The Great Oven Explosion of 1996

Susan loves the oven in our new house. It’s a convection oven — two ovens, actually (or dual ovens; whatever), with digital controls and more bells and whistles than I’ve ever seen on an oven. According to Susan, it’s the best oven we’ve ever owned. Also according to Susan, the worst oven we ever owned was the one that exploded and blew off her eyebrows.

This story took place in the spring of 1996. I know it was spring because I was watching the NBA finals, and I know it was 1996 because that was the only spring we lived in El Reno, Oklahoma. Susan and I bought a house that was more than 100 years old, and while the appliances that came with the house weren’t quite that old, they were still pretty janky. Some worked, some didn’t, but more annoying (and perhaps disturbing) than that was the constant smell of natural gas that filled the kitchen. Every single day we were pretty sure the house was going to explode, but for some reason it never did.

(A few years ago, Susan, the kids and I took a cross-country road trip in an RV. Ten minutes into the trip, the carbon monoxide detector inside the RV started going off. I reset it. Ten minutes later, it went off again. I reset it, again. As Susan read the manual and tried to get someone from the RV company on the phone, it was my job to reset the darn thing every ten minutes. At three in the morning, I pulled the fuse, cracked open the windows, and went to sleep, hedging my bet that the detector was faulty and that we wouldn’t die in our sleep. That’s a lot like how it was living in an old house that constantly smelled like natural gas. When the smell got too strong we opened the windows, and each night when we crawled into bed we would cross our fingers and hope that if the house actually blew up, it would happen while we were at work.)

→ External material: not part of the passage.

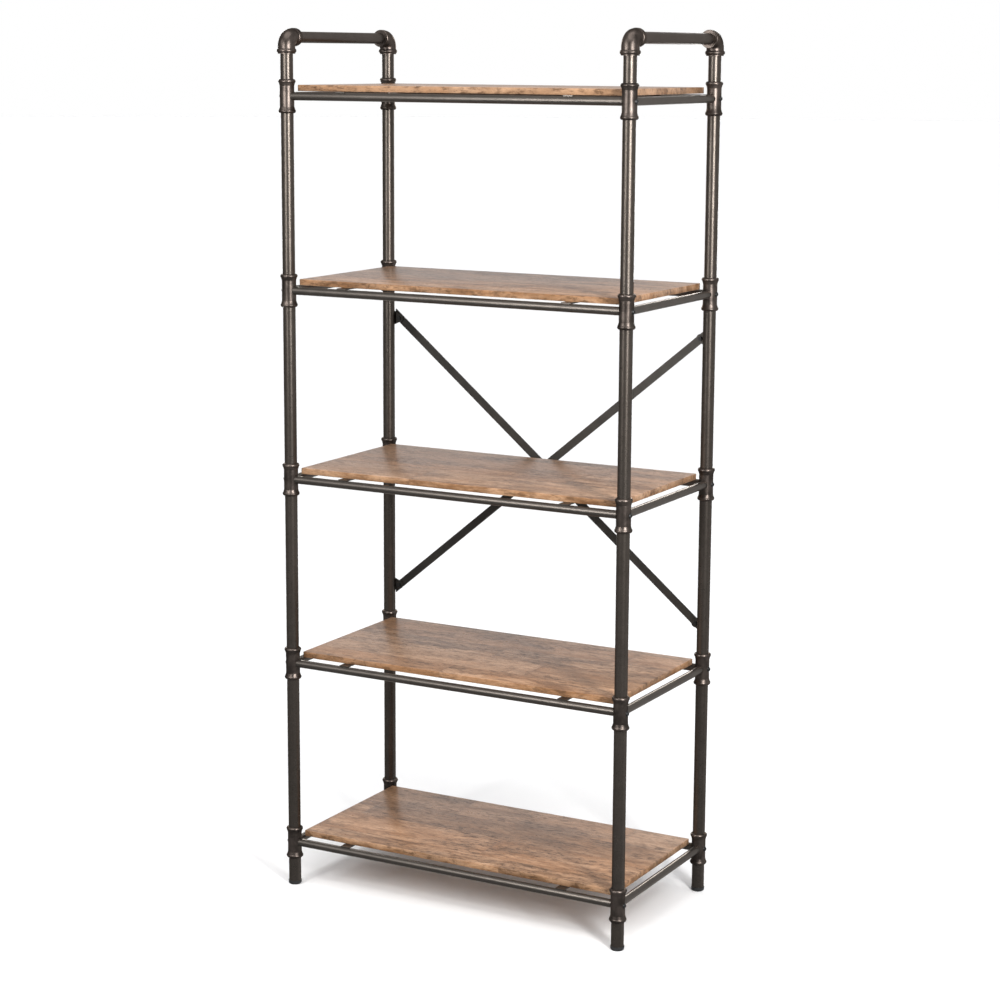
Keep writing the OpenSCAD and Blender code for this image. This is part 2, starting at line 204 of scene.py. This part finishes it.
class Pattern:
    """Adds nodes to one material and joins them, with object coordinates in metres as the place."""

    def __init__(self, name):
        self.material = bpy.data.materials.new(name)
        self.material.use_nodes = True
        self.tree = self.material.node_tree
        self.tree.nodes.clear()
        self.out = self.tree.nodes.new("ShaderNodeOutputMaterial")
        self.shader = self.tree.nodes.new("ShaderNodeBsdfPrincipled")
        self.tree.links.new(self.shader.outputs[0], self.out.inputs["Surface"])
        self.place = self.tree.nodes.new("ShaderNodeTexCoord").outputs["Object"]

    def give(self, socket, value):
        """Links a socket to an input, or sets the input to a plain value."""
        if isinstance(value, bpy.types.NodeSocket):
            self.tree.links.new(value, socket)
        else:
            socket.default_value = value

    def set(self, **values):
        """Shader inputs by name, with underscores for spaces: a plain value or a socket."""
        for name, value in values.items():
            self.give(self.shader.inputs[name.replace("_", " ")], value)

    def noise(self, scale, place=None, detail=4.0, rough=0.55, output="Fac"):
        """Noise that changes scale times in a metre. Its output is a number, Fac, or three of them, Color."""
        node = self.tree.nodes.new("ShaderNodeTexNoise")
        self.give(node.inputs["Vector"], place or self.place)
        node.inputs["Scale"].default_value = scale
        node.inputs["Detail"].default_value = detail
        node.inputs["Roughness"].default_value = rough
        return node.outputs[output]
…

Anyway, 1996. In the early 1990s, the Chicago Bulls, led by Michael Jordan, were an unbeatable force that won back-to-back-to-back championships in 1991, 1992, and 1993. With little else to achieve in basketball, Michael Jordan abruptly retired from professional basketball and joined a minor league baseball team. Then, in 1995, Michael Jordan came out of retirement, rejoined the Bulls, and led his team to a (then) record 72 win season. Michael Jordan was unstoppable — one man, leading a group of mostly new teammates straight to the playoffs. It was amazing to watch, not just to fans of the Chicago Bulls (which after three championships was 2/3 of the country) but to all fans of the sport.

Moths are attracted to artificial lights at night because of something called transverse orientation. Porch lights muck up their internal navigation system and cause them to fly around wildly. It’s the same thing that causes non-sports fans to feel the need to stand between sports fans and their televisions when really important things are happening, like Michael Jordan putting up 30 points against the Seattle SuperSonics during a playoff game. (This same phenomenon caused my daughter to tell me how her day went for the first time in 13 years during the third quarter of the Super Bowl.)

Sorry. 1996. After trying to engage me in conversation during Michael Jordan’s historic comeback from retirement, Susan finally gave up, left the room, and decided to go make dinner.

The oven we own today, in 2019, has an advanced digital system that pre-heats the oven, cooks your food according to the timer, and then drops the temperature down when it’s done, keeping your food warm until you remove it. The oven we owned in 1996 was not as advanced. It didn’t even have an electric starter. It came with a metal rod designed to hold a matchstick — the idea being, a person would turn on the gas, and then immediately light the gas line inside the oven using a lit match attached to a stick. Come to think of it, this really sounds like something Tweety Bird would talk Sylvester into doing.

So we’re in the fourth quarter. I’m on the edge of my seat. Jordan fakes right, goes left, and then tosses up an alley-oop to Dennis Rodman who is hovering above the rim. Right before The Worm smashes it through the hoop, from the kitchen, I hear a “boom.”

Not a “boom.”

“BOOOOOM!”

The blast sounded like a shotgun firing in the next room. If this had been a cartoon, the roof would have popped off the top of the house and the walls would have flexed out while the word “BOOM” flashed across the screen. My immediate thought was that it had finally happened — the kitchen had finally exploded. The building gas had finally reached its breaking point. I was just about to go see what happened when Susan came around the corner in a daze.

The first thing I noticed was that she was walking slowly, like a zombie. Her eyes were wide open, as if she were in shock. Her bangs were standing straight up in the air. And then I noticed that her eyebrows were missing. Literally, blown right off her face. She looked like Elmer Fudd after Bugs Bunny plugged the end of his shotgun with his finger.

Later, Susan told me she had turned on the gas to the oven and got sidetracked, allowing the gas inside the oven to build up. With all the other gas leaks in that house, it’s a wonder the whole place didn’t blow itself sky high.

You would think we would have replaced the oven, or at least called someone to take a look at the gas leak, but… nope. We were 22 years old and invincible. In fact, we went right on using that same oven for four more months, until I landed a job in Spokane, Washington, and we moved.